Criar e manter um ambiente favorável às relações de confiança é uma opção estratégica de quem busca vantagem competitiva sustentável. Afinal, é a construção de uma competência distinta, baseada na criação de um ativo intangível. A confiança é um componente fundamental na composição da reputação corporativa, e merece atenção especial das políticas de relações públicas. Os níveis de confiança são indicadores da eficiência da cultura organizacional em promover cooperação espontânea por meio da convergência de interesses, seara direta do profissional de RP em sua função estratégica e sistêmica de gerenciar relacionamentos e conflitos.
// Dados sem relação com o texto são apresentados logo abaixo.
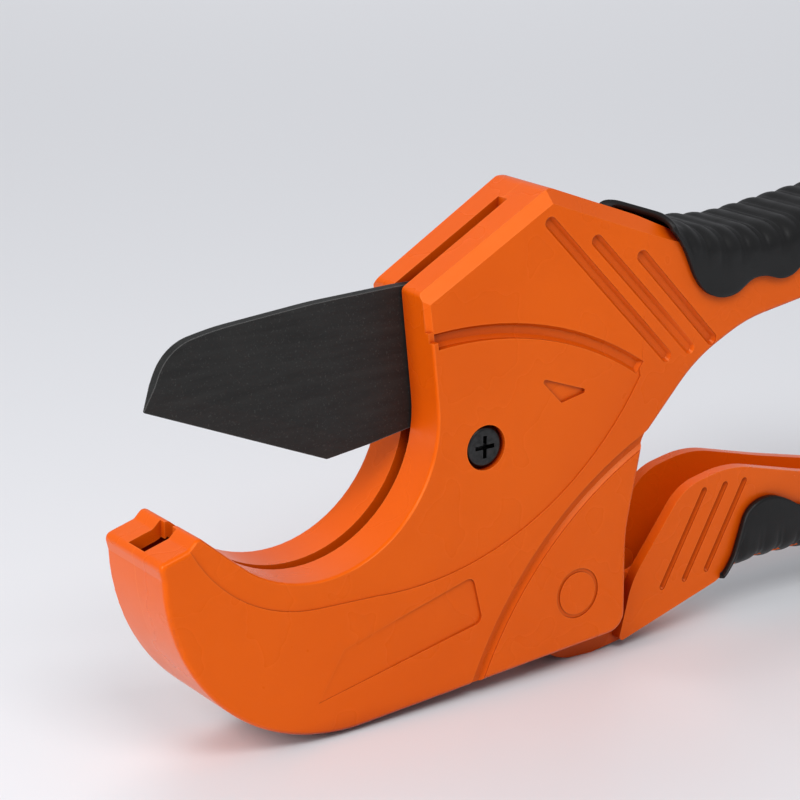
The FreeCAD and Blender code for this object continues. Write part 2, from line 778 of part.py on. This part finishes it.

Relações de confiança são criadas e estimuladas por meio de normas e regras, implícitas (cultivo de hábitos e valores) e explícitas (códigos escritos), onde a geração de conteúdo de maneira participativa e sua difusão é parte inicial do trabalho de RP, chegando ao processo de reciprocidade: ao confiarem mais umas nas outras, as pessoas passam a adotar o mesmo comportamento em uma série de situações e contribuir com seus melhores esforços. A existência de relações de confiança gera alguns elementos, como percepção de integridade e consistência, disposição à comunicação aberta e transparente, compartilhamento de informações, redução de conflitos, abertura para transferência de conhecimento e crença no futuro, apesar da emergência de incertezas. Conquistar a estima, o respeito e a confiança sempre estiverem entre os preceitos básicos de RP, interligando e fazendo perceber um grupo a outro, trabalhando para a construção de um laço afetivo forte entre todos.
Ora, se reputações pessoais são criadas através de interações ao longo da vida, envolvendo investimentos consecutivos de confiança, não é diferente no universo organizacional, onde confiança muitas vezes se traduz ou concretiza pelo senso de justiça e por uma alta capacidade de adaptação a mudanças, influindo, portanto, na sustentabilidade do negócio. Em todo o sistema, é vital a aplicação da perspectiva de RP como promotor do engajamento e da percepção coletiva e colaborativa, voltado à conciliação de interesses tendo como essência o bem comum.
REFERÊNCIAS
GHOSHAL, Sumantra e TANURE, Betânia. Estratégia e gestão empresarial. Rio de Janeiro: Campus, 2004.
FUKUYAMA, Francis. Confiança: as virtudes sociais e a criação da prosperidade. Rio de Janeiro: Rocco, 1996.
SOLOMON, Robert e FLORES, Fernando. Construa confiança. São Paulo: Record, 2002.
ZANINI, Marco Túlio. Confiança: o ativo intangível das empresas. In: DOM. Belo Horizonte: Fundação Dom Cabral, n.2, p.52-59, mar./jun. 2007.